The following BMPs can reduce erosion and contamination of inflow water.
Watershed with Best Management Practices:
- Agricultural fields in annual cultivation are prone to wind and water erosion, particularly when residue cover is poor in winter and early spring. Soil surface protection practices are highly effective ways of preventing erosion:
- Seeding erodible land to perennial forages
- Using conservation tillage
- Maintaining crop residues in the fall
- Using winter cover crops
- Using crop rotations that follow low-residue crops with those with higher straw-yield.
- Practices that slow water runoff velocity and reduce water erosion:
- Grassing waterways
- Contour planting placing rows perpendicular to the slope of a field.
- Practices that slow wind velocity and reduce wind erosion:
- Strip farming consisting of alternating bands of annual and perennial crops.

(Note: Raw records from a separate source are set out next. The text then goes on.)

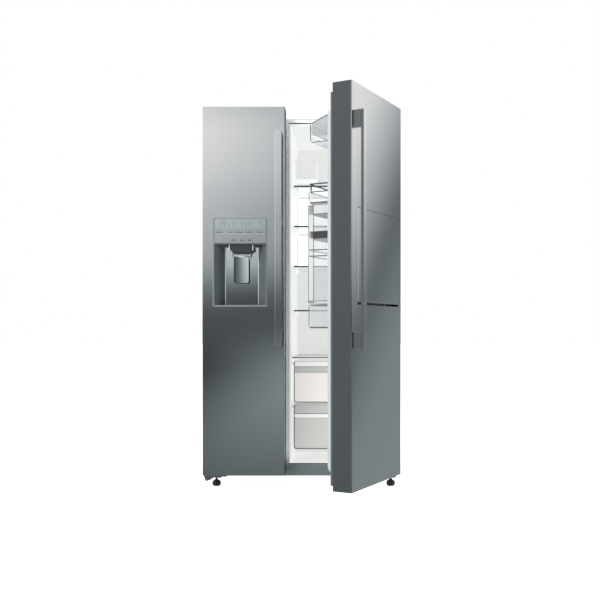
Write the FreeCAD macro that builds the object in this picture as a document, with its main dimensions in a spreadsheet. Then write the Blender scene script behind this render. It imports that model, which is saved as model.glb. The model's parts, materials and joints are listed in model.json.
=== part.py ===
import FreeCAD, Part
import os
import re

# Side by side refrigerator, modelled with both doors closed and then placed as it rests:
# the freezer door closed and the fridge door swung open on its hinge pins.
# In the closed model X runs to the right from the cabinet's centre line, Y runs to the back
# from the plane of the door fronts, and Z runs up from the floor. Sizes are in millimetres.

SIZES = {
    # cabinet
    "case_half": 455,
    "case_front": 106,
    "case_back": 720,
    "case_low": 52,
    "case_high": 1760,
    "sheet": 2,
    "frame_thick": 8,
    "opening_low": 106,
    "opening_high": 1744,
    "mullion_left": -98,
    "mullion_right": -58,
    "opening_side": 404,
    "slack": 0.1,
    "cut_past": 1,
    # compartments
    "inner_low": 110,
    "inner_high": 1728,
    "inner_back": 633,
    "inner_side": 400,
    "fridge_left": -48,
    "freezer_right": -104,
    "liner_wall": 2.5,
    "flange_thick": 3,
    "flange_gap": 0.3,
    "hump_front": 480,
    "hump_high": 302,
    "engine_front": 500,
    "engine_high": 286,
    "cover_high": 320,
    # shelves
    "shelf_front": 258,
    "shelf_back": 628,
    "shelf_top_one": 1469,
    "shelf_top_two": 1269,
    "shelf_top_three": 1069,
    "shelf_top_four": 849,
    "glass_thick": 4,
    "rail_tall": 10,
    "trim_lip": 1,
    "trim_deep": 8,
    "trim_tall": 5,
    "trim_back_deep": 6,
    "shelf_gap": 4,
    "ledge_tall": 5,
    "ledge_wide": 10,
    # light and air
    "duct_right": 62,
    "duct_deep": 152,
    "duct_low": 1543,
    "duct_high": 1650,
    "duct_slot_left": -36,
    "duct_slot_right": 30,
    "duct_slot_deep": 20,
    "duct_slot_low": 1552,
    "duct_slot_high": 1570,
    "light_low": 1085,
    "light_high": 1530,
    "light_thick": 3,
    # crisper drawers
    "crisper_front": 155,
    "crisper_back": 470,
    "crisper_left": -34,
    "crisper_right": 300,
    "crisper_wall": 3,
    "crisper_cover_low": 610,
    "crisper_cover_high": 618,
    "upper_low": 397,
    "upper_high": 600,
    "lower_low": 171,
    "lower_high": 390,
    "crisper_lip": 12,
    "crisper_round": 8,
    "grip_thick": 4,
    "upper_grip_low": 548,
    "upper_grip_high": 570,
    "lower_grip_low": 327,
    "lower_grip_high": 342,
    "runner_start": 15,
    "runner_wide": 8,
    "runner_tall": 6,
    # freezer compartment
    "wire": 5,
    "wire_pitch": 24,
    "wire_count": 11,
    "freezer_shelf_front": 225,
    "freezer_shelf_back": 575,
    "freezer_shelf_one": 1290,
    "freezer_shelf_two": 1000,
    "freezer_shelf_three": 700,
    "basket_front": 215,
    "basket_wall": 2.5,
    "basket_gap": 2,
    "basket_upper_low": 420,
    "basket_upper_high": 600,
    "basket_lower_low": 130,
    "basket_lower_high": 290,
    "bucket_left": -392,
    "bucket_right": -150,
    "bucket_front": 225,
    "bucket_back": 574,
    "bucket_low": 1330,
    "bucket_high": 1520,
    "auger_x": -271,
    "auger_z": 1395,
    "auger_shaft": 6,
    "auger_reach": 48,
    "auger_blade": 4,
    "auger_turns": 10,
    "fit_gap": 0.05,
    "ice_maker_low": 1560,
    "ice_maker_high": 1660,
    "ice_maker_left": -380,
    "ice_maker_right": -230,
    "ice_maker_front": 400,
    "feeler_long": 34,
    "coil_low": 420,
    "coil_high": 1080,
    "coil_front": 594,
    "coil_fins": 14,
    "coil_left": -376,
    "coil_right": -128,
    "fin_thick": 2,
    "tube_side": 9,
    "cover_front": 580,
    "cover_thick": 4,
    "cold_fan_x": -252,
    "cold_fan_z": 1190,
    "fan_reach": 55,
    "fan_hole": 62,
    "fan_hub": 16,
    "fan_blades": 5,
    "fan_pitch": 30,
    "fan_deep": 18,
    # machine room
    "floor_low": 54,
    "compressor_x": 230,
    "compressor_y": 608,
    "compressor_reach": 82,
    "compressor_tall": 150,
    "compressor_low": 66,
    "compressor_round": 34,
    "foot_plate": 6,
    "pan_left": -360,
    "pan_right": -100,
    "pan_front": 545,
    "pan_back": 700,
    "pan_high": 74,
    "condenser_low": 84,
    "condenser_high": 250,
    "condenser_fins": 12,
    "shroud_x": -60,
    "shroud_thick": 4,
    "warm_fan_z": 165,
    "slot_tall": 6,
    "slot_pitch": 18,
    "slot_count": 9,
    "slot_long": 300,
    # feet and rollers
    "foot_left_x": -408,
    "foot_right_x": 432,
    "foot_y": 127,
    "pad_reach": 20.5,
    "pad_tall": 26,
    "boss_reach": 12,
    "boss_low": 40,
    "stud_reach": 5,
    "roller_reach": 18,
    "roller_y": 660,
    "roller_x": 395,
    "roller_wide": 24,
    "axle_reach": 4,
    "ear_thick": 4,
    "ear_gap": 3,
    # hinges
    "pivot_x": 430,
    "pivot_y": 38,
    "pin_reach": 6,
    "pin_long": 16,
    "hinge_gap": 1,
    "hinge_thick": 3,
    "hinge_inner": 408,
    "hinge_outer": 452,
    "hinge_back": 205,
    "riser_front": 118,
    "hinge_cover_front": 145,
    "cover_side": 9,
    "hinge_cover_back": 235,
    "hinge_cover_high": 1788,
    "bracket_inner": 355,
    "bracket_thick": 5,
    "bracket_gap": 2,
    "bracket_edge": 56,
    "bracket_low": 41,
    "bracket_skirt": 9,
    "bracket_round": 6,
    "bracket_tab": 428,
    # doors
    "door_low": 70,
    "door_high": 1793,
    "door_slab": 90,
    "door_skin": 1.2,
    "door_round": 3,
    "freezer_free": -70,
    "fridge_free": -64,
    "cap_tall": 18,
    "liner_sheet": 2,
    "dyke_low": 132,
    "dyke_high": 1712,
    "dyke_wall": 12,
    "dyke_round": 36,
    "freezer_dyke_back": 140,
    "fridge_dyke_back": 147,
    "freezer_dyke_left": -392,
    "freezer_dyke_right": -132,
    "fridge_dyke_left": -8,
    "fridge_dyke_right": 365,
    "seal_low": 90,
    "seal_high": 1758,
    "seal_wide": 16,
    "seal_back": 105.3,
    "seal_hinge_side": 435,
    "seal_free_side": 8,
    "seal_round": 14,
    # handles
    "bar_near": 10.3,
    "bar_far": 42.5,
    "bar_front": -50,
    "bar_back": -37.5,
    "bar_low": 673,
    "bar_high": 1670,
    "bar_block": 70,
    "bar_round": 1.5,
    # ice and water dispenser
    "bezel_left": -406,
    "bezel_right": -152,
    "bezel_low": 857,
    "bezel_high": 1276,
    "bezel_proud": 2,
    "bezel_lap": 2,
    "recess_left": -398.5,
    "recess_right": -156.5,
    "recess_low": 863,
    "recess_high": 1153,
    "recess_back": 72.5,
    "recess_taper": 40,
    "housing_back": 75,
    "panel_low": 1156,
    "panel_high": 1272,
    "panel_back": 40,
    "panel_thick": 6,
    "panel_proud": 1.5,
    "nozzle_left": -328,
    "nozzle_right": -223,
    "nozzle_low": 1111,
    "nozzle_front": 12,
    "nozzle_back": 62,
    "nozzle_chamfer": 12,
    "chute_left": -304,
    "chute_right": -247,
    "chute_front": 16,
    "chute_back": 34,
    "paddle_left": -314,
    "paddle_right": -240,
    "paddle_low": 972,
    "paddle_high": 1096,
    "paddle_front": 40,
    "paddle_back": 48,
    "paddle_pivot_z": 1101,
    "paddle_pivot_y": 47,
    "paddle_rod": 3,
    "paddle_web": 2,
    "paddle_hollow": 110,
    "paddle_sink": 4,
    "ear_deep": 7,
    # door bins
    "bin_wall": 3,
    "bin_front": 92.5,
    "freezer_bin_back": 200,
    "freezer_bin_left": -379,
    "freezer_bin_right": -145,
    "freezer_bin_tall": 105,
    "freezer_bin_base_one": 200,
    "freezer_bin_base_two": 500,
    "freezer_bin_base_three": 800,
    "freezer_bin_base_four": 1420,
    "bin_back": 247,
    "bin_left": 5,
    "bin_right": 352,
    "bottle_base": 1303,
    "bottle_top": 1352,
    "bottle_rail_low": 1384,
    "bottle_rail_high": 1391,
    "low_bin_base": 758,
    "low_bin_top": 860,
    "dairy_low": 1567,
    "dairy_step": 1595,
    "dairy_back": 237,
    "lid_thick": 3,
    "lid_pivot_y": 158,
    "lid_pivot_z": 1676,
    "lid_rod": 3,
    "lid_ear": 6,
    "lid_slope": 21,
    "lid_long": 79,
    "lid_flap_low": 1602,
    "lid_flap_high": 1650,
    "lid_flap_back": 232,
    # home bar
    "bar_door_left": -7,
    "bar_door_right": 423,
    "bar_door_low": 868,
    "bar_door_high": 1269,
    "bar_gap": 2,
    "bar_gap_low": 10,
    "bar_fold": 12,
    "bar_seat": 45.2,
    "seat_thick": 2,
    "bar_plug_back": 41.8,
    "bar_tray_front": 30,
    "hole_left": 16,
    "hole_right": 341,
    "hole_low": 886,
    "hole_high": 1250,
    "bar_pivot_y": 12,
    "bar_pivot_z": 876,
    "bar_pin": 3,
    "bar_seal": 10,
    "seal_inset": 1,
    "house_low": 866,
    "house_high": 1296,
    "house_shelf": 1147,
    "house_tray_high": 1180,
    # pose and frame
    "door_angle": 63,
    "shift_x": 10,
    "shift_y": 143,
}

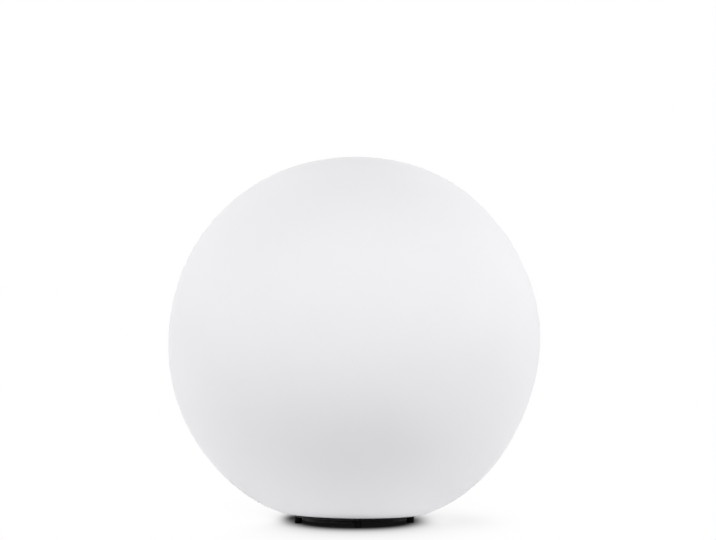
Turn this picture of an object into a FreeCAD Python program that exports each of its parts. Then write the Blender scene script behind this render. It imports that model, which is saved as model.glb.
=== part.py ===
import FreeCAD, Part
import math
import os

import Sketcher

"""Garden globe light, 400 mm across, as a parametric assembly in millimetres.

A hollow white plastic globe with a flattened underside locks by a bayonet neck on a black base. The
base is an inverted cup in three pieces: a housing with a skirt and a flange under the globe and a spigot
that stands up inside the globe's neck, a deck on a ledge in the spigot that carries the lampholder's
bracket, the terminal block and the cable gland, and a closed tube under the deck that takes a ground
spike. Four rubber feet under the flange lift everything clear of the ground. An LED bulb screws into the
lampholder. +Z is up, the origin is on the ground under the globe's centre, and the front is towards -Y.
"""

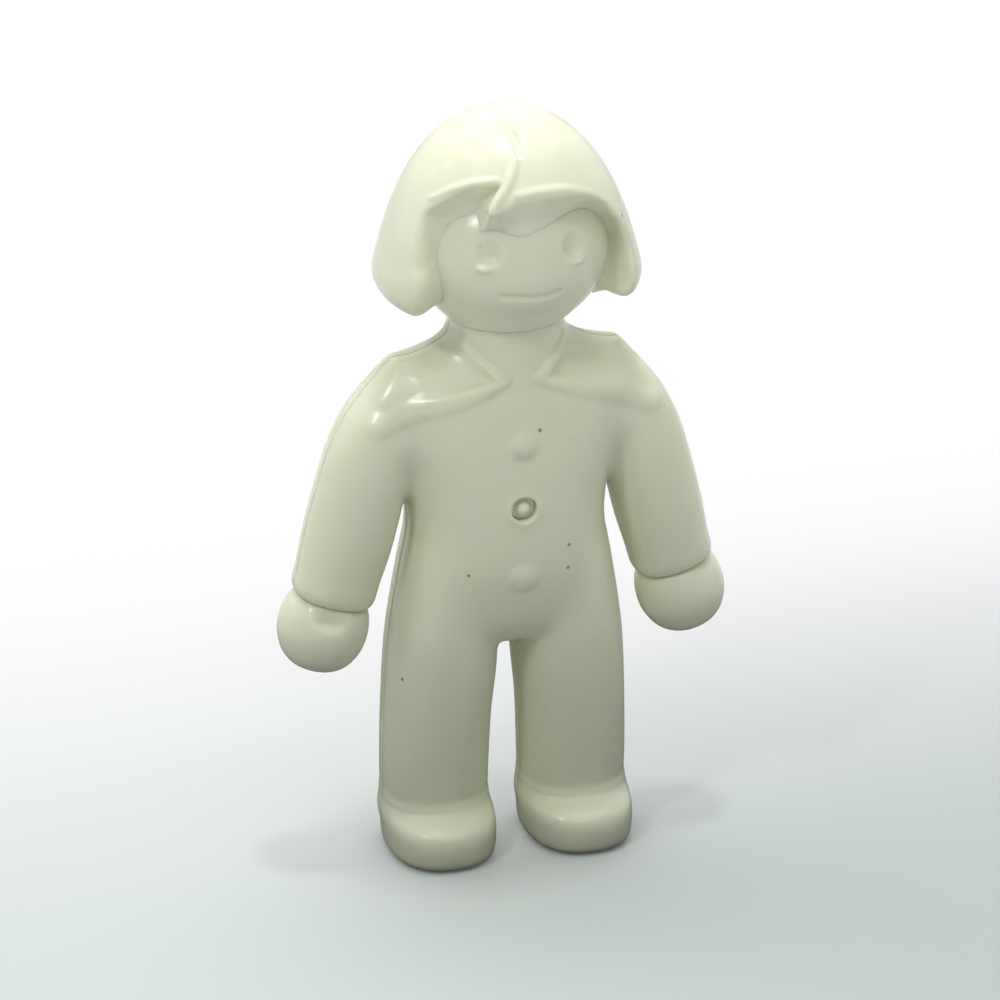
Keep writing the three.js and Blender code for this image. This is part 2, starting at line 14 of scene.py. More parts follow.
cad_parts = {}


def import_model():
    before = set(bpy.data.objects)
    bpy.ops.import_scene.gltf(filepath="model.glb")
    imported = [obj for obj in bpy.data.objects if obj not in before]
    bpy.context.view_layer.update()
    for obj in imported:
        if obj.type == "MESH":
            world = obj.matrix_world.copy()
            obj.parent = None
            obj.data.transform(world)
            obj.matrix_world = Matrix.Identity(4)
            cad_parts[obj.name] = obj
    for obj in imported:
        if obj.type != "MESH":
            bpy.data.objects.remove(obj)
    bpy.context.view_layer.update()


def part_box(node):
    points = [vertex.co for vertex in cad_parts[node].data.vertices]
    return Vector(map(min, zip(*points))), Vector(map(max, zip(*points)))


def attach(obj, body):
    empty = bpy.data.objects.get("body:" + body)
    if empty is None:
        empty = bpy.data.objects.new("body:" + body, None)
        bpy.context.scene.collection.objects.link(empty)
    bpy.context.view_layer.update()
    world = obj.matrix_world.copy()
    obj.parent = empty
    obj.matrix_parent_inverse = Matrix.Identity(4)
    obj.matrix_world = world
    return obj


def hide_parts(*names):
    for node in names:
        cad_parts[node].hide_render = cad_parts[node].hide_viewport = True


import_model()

MM = 0.001
PARTING_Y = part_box("body_back")[0][1]  # metres: the plane between the shells, in the frame

# Fits and walls
WALL = 0.75
HEAD_WALL = 0.8
TURN_GAP = 0.08
PRESS_GAP = 0.04
SEEN_GAP = 0.006  # gap between turning pieces where it can be seen
SEAM = 0.006  # rounding of the edges along the plane between the shells

# Body
FORK_HEIGHT = 7.3
LEG_SPREAD = 2.38
SHOULDER_X = 3.6
SHOULDER_RISE = 9.92
SLEEVE_TILT = math.radians(15.8)
SLEEVE_LENGTH = 8.3
FLESH = 2.4
SEAT_Z = 16.5
SHELF = 0.8
THROAT_RADIUS = 1.86
THROAT_FOOT_RADIUS = 2.12
THROAT_FLARE = 0.06  # how far its upper end widens to meet the jaw
# The throat's wall above its foot: below the middle of the head, how far outside its radius
THROAT_WALL = [(2.65, 0.02), (2.4, 0.3 * THROAT_FLARE), (2.2, THROAT_FLARE)]
RIM_LAP = 0.12  # the thin rim of the throat reaches this far into the jaw, so that no gap shows
SOCKET_ROUNDING = 0.02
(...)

- Planting and maintaining shelterbelts.
- The amount of fertilizers applied in a watershed can be minimized by proper nutrient management planning. Nutrient management is based on application of only enough fertilizer to make up the difference between the amount available in the soil and the crop requirement.
- Total amounts of pesticides applied to a watershed can be minimized through the principles of Integrated Pest Management or "IPM". IPM is a pest management system using the application of a variety of management practices and control measures.
- Remote watering systems prevent livestock from having direct access to a dugout, or to other areas in the watershed that directly contribute runoff to a dugout.
- Good manure management protects water from contamination. As with chemical fertilizers, manure should not be applied in quantities that provide plant nutrients in amounts that exceed crop requirements.
- Good livestock management prevents over-grazing, which can leave soils susceptible to erosion. This can be prevented by using a rotational grazing system.